** START OF MATERIAL **

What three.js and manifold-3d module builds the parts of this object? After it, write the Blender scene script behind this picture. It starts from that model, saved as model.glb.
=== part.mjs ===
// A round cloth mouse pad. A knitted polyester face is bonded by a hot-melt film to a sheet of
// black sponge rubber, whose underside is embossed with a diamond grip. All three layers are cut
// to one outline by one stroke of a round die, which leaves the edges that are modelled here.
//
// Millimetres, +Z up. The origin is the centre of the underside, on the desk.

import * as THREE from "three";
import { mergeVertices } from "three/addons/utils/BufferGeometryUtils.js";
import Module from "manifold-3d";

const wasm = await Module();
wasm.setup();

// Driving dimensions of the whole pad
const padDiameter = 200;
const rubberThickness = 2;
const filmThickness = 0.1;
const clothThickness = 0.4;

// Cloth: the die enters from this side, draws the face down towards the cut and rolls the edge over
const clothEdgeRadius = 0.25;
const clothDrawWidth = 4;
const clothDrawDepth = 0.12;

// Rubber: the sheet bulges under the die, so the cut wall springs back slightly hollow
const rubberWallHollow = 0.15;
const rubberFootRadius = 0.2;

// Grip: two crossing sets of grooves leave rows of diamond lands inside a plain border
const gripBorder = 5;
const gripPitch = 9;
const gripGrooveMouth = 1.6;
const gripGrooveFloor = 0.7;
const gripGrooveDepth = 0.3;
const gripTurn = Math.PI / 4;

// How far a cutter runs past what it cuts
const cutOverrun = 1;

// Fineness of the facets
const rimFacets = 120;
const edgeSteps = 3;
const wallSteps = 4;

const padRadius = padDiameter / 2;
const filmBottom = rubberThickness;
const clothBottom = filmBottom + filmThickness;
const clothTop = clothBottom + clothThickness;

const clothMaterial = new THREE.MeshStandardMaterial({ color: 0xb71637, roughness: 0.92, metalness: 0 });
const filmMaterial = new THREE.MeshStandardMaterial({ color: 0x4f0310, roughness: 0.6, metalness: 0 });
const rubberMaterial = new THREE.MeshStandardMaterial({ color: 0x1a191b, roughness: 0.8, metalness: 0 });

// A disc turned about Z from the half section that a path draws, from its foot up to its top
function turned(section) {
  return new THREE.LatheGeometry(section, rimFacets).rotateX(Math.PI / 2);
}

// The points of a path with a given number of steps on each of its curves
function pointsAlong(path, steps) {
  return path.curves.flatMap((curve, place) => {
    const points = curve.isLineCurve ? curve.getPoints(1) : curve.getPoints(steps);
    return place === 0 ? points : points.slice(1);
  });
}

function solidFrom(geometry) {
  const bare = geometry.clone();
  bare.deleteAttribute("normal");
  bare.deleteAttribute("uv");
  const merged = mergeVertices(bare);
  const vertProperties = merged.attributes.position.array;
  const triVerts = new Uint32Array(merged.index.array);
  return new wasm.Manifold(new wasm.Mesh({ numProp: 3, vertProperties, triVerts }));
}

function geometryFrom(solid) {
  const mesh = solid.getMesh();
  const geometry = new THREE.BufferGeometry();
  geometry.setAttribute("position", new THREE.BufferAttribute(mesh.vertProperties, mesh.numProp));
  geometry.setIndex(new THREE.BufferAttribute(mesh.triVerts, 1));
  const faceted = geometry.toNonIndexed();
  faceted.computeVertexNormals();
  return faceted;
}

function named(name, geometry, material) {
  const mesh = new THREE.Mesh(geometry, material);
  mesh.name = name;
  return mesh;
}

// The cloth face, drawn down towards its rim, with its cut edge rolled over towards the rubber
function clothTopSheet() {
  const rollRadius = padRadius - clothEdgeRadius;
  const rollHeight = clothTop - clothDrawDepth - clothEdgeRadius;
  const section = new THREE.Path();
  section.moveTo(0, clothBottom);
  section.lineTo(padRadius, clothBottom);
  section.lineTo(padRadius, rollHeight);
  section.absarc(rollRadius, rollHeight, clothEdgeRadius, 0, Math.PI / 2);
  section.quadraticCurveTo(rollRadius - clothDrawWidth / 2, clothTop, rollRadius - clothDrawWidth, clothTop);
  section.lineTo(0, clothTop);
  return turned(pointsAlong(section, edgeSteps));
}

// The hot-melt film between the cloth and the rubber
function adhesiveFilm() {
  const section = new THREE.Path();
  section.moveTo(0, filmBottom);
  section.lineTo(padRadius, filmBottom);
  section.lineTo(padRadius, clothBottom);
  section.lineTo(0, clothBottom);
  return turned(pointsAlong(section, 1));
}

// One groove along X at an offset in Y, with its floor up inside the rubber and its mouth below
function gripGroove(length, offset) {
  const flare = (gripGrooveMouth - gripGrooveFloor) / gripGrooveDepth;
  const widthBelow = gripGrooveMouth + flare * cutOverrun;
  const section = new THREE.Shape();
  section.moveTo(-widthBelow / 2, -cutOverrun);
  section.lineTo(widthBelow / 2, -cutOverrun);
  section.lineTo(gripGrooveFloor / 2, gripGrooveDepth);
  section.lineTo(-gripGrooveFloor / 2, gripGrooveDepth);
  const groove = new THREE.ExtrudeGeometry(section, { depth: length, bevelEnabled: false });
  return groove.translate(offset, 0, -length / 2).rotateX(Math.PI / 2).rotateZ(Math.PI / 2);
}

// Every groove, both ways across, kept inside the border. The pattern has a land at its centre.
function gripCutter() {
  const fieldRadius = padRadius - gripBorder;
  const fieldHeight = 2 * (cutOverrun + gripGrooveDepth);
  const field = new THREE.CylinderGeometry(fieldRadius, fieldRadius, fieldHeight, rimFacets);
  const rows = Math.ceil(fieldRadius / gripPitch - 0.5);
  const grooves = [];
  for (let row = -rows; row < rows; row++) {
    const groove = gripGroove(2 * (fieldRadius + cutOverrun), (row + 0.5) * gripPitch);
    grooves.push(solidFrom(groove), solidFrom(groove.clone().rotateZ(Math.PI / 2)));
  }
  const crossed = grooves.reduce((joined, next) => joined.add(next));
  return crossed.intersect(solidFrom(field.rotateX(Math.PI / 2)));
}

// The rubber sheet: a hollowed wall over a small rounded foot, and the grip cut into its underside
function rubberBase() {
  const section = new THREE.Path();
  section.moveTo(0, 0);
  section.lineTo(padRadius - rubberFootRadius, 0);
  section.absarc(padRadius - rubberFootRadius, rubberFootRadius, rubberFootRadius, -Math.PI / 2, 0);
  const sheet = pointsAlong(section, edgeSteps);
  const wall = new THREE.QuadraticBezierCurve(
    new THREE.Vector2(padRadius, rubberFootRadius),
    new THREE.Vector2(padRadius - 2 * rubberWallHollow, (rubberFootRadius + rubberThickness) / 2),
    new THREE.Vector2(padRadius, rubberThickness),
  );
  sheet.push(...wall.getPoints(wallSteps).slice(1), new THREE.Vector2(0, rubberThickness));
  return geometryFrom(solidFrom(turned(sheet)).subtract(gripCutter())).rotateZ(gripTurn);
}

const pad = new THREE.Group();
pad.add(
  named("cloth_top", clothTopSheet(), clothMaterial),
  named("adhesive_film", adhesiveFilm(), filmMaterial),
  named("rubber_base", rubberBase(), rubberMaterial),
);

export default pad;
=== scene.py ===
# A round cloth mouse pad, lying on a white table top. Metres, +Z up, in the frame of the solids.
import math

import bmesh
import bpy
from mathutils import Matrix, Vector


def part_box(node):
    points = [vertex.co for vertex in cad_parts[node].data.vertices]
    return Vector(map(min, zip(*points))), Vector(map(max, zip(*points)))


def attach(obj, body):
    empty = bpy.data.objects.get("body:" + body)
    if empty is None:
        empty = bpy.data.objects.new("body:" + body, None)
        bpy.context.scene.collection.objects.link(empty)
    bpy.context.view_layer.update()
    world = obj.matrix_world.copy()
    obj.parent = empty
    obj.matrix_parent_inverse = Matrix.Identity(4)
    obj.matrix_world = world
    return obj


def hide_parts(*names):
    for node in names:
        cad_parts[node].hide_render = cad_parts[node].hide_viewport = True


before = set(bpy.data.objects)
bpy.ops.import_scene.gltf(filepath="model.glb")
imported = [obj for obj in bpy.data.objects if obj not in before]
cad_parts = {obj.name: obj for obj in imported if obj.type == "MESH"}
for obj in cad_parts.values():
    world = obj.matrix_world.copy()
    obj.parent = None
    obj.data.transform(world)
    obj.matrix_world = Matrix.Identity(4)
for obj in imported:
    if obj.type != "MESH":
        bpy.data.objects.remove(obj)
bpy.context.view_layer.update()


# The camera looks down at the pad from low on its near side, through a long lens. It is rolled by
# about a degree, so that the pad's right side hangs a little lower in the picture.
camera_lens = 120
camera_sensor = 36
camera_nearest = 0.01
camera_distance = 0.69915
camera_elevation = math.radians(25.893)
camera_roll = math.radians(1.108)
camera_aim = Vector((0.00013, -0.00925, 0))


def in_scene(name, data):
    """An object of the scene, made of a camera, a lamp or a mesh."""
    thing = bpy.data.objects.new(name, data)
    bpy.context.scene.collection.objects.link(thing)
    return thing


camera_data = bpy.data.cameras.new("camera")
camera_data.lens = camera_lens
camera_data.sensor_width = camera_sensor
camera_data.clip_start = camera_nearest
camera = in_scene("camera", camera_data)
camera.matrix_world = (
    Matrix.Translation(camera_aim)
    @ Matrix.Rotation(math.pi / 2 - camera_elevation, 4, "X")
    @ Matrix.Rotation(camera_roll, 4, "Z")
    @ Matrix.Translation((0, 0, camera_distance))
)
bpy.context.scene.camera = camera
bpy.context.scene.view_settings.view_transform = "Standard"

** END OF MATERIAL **

WHAT THE EXERCISE ASKS: Give back, word for word, each line from the one containing "const pad = new THREE.Group();" down to the one containing "if empty is", including those two lines.

CORRECT RESPONSE:
const pad = new THREE.Group();
pad.add(
  named("cloth_top", clothTopSheet(), clothMaterial),
  named("adhesive_film", adhesiveFilm(), filmMaterial),
  named("rubber_base", rubberBase(), rubberMaterial),
);

export default pad;
=== scene.py ===
# A round cloth mouse pad, lying on a white table top. Metres, +Z up, in the frame of the solids.
import math

import bmesh
import bpy
from mathutils import Matrix, Vector


def part_box(node):
    points = [vertex.co for vertex in cad_parts[node].data.vertices]
    return Vector(map(min, zip(*points))), Vector(map(max, zip(*points)))


def attach(obj, body):
    empty = bpy.data.objects.get("body:" + body)
    if empty is None:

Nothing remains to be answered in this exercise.